Second Degree Equations, xy nonzero, rotation of axes question

[Asphyxiated]

Homework Statement

$$x^{2}-4xy+y^{2} - 1= 0$$

Homework Equations

Rotation of axes equations:

$$x = X cos(\alpha)-Ysin(\alpha)$$

$$y = Xsin(\alpha) + Ycos(\alpha)$$

Alpha is given in the text as:

$$cot(2\alpha) = \frac {A-C}{B}$$

but I used the fact that:

$$cot(\alpha) = \frac {1}{tan(\alpha)}$$

to solve for alpha like so:

$$\alpha = \frac {tan^{-1}(\frac{B}{A-C})}{2}$$

The Attempt at a Solution

ok so i try to find alpha first like:

$$\alpha = \frac {tan^{-1}(-\frac{4}{1-1})} {2}$$

which means that it is really just:

$$\alpha = \frac {tan^{-1}(0)} {2}$$

and the inverse tangent of 0 is 0 degrees, the only problem is that I am looking for 45 degrees, where did I go wrong? Is there something wrong with me using the trig relationship to solve for alpha?

thanks!

EDIT____________________________________

I just used the same alpha equation with an inverse tangent on the equation:

$$x^{2}+2\sqrt{3}xy-y^{2}-7=0$$

and got alpha at 30 degrees and a simplified equation of:

$$2x^{2}-2y^{2}-7=0$$

which all passes discrimination tests so what exactly is wrong with the first problem? of course this only worked because A-C was nonzero...

 

[eumyang]

ok so i try to find alpha first like:

$$\alpha = \frac {tan^{-1}(-\frac{4}{1-1})} {2}$$

which means that it is really just:

$$\alpha = \frac {tan^{-1}(0)} {2}$$

It's not inverse tangent of 0. It's inverse tangent of -4/0. -4/0 is undefined.

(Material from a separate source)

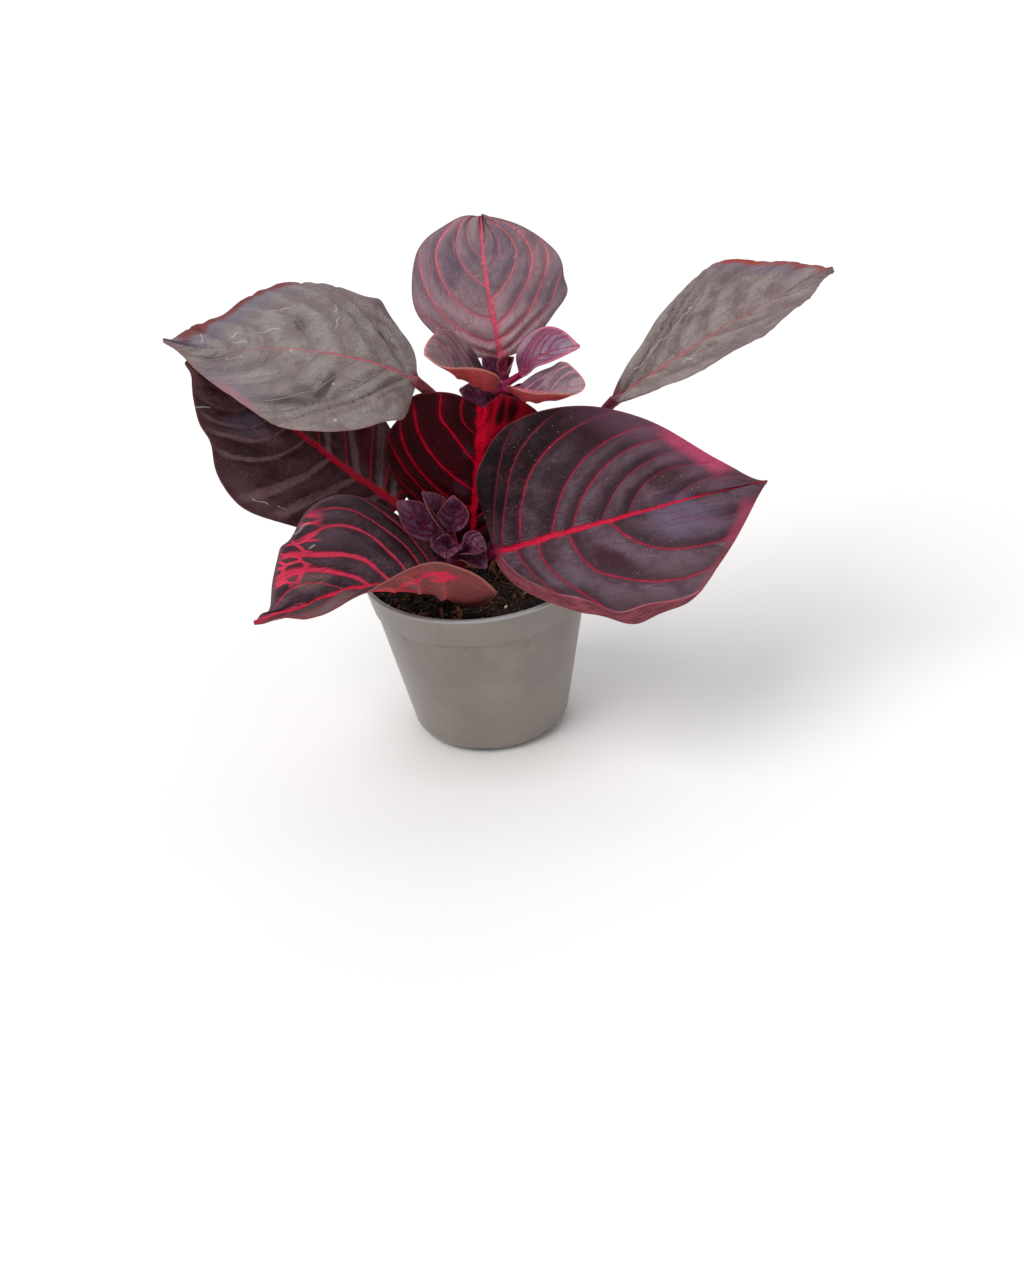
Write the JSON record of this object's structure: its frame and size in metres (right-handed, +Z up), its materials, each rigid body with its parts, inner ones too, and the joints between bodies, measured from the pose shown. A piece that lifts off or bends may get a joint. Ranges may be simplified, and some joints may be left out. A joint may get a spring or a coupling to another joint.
{
  "type": "potted bloodleaf",
  "caption": "Small house plant with broad dark red and purple veined leaves, rooted in soil in a tapered grey plastic nursery pot.",
  "frame": {"origin": "centre of the pot's underside, on the surface that the pot stands on", "axes": "+Z up along the pot's axis; +X towards the right as seen from the side that shows the leaves best, along the plant's longest extent; that side faces -Y"},
  "size_m": [0.1653, 0.0736, 0.1324],
  "materials": {
    "pot": "satin grey injection-moulded polypropylene",
    "soil": null,
    "stem": null,
    "grey_leaf": null,
    "dark_leaf": null,
    "crimson_leaf": null,
    "pink_leaf": null
  },
  "bodies": {
    "root": {"pot": "pot", "soil": "soil", "stem_front": "stem", "stem_rear": "stem", "leaf_left_upper": "grey_leaf", "leaf_right_upper": "grey_leaf", "leaf_left_lower": "dark_leaf", "leaf_right_lower": "dark_leaf", "leaf_front_left": "dark_leaf", "leaf_centre": "crimson_leaf", "leaf_top": "pink_leaf", "leaf_tuft_left": "pink_leaf", "leaf_tuft_right": "pink_leaf", "leaf_tuft_small": "pink_leaf"}
  },
  "joints": []
}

I probably would have just worked with the cotangent equation:
$$\begin{aligned} cot(2\alpha) &= \frac {A-C}{B} \\ &= \frac{1 - 1}{-4} \\ &= 0 \end{aligned}$$

If 0 < α < π/2, then 0 < 2α < π, and the only place between 0 and π where the cotangent equals 0 is at π/2. So
$$\begin{aligned} 2\alpha &= \frac {\pi}{2} \\ \alpha &= \frac{\pi}{4} \end{aligned}$$
... which is the angle you wanted.69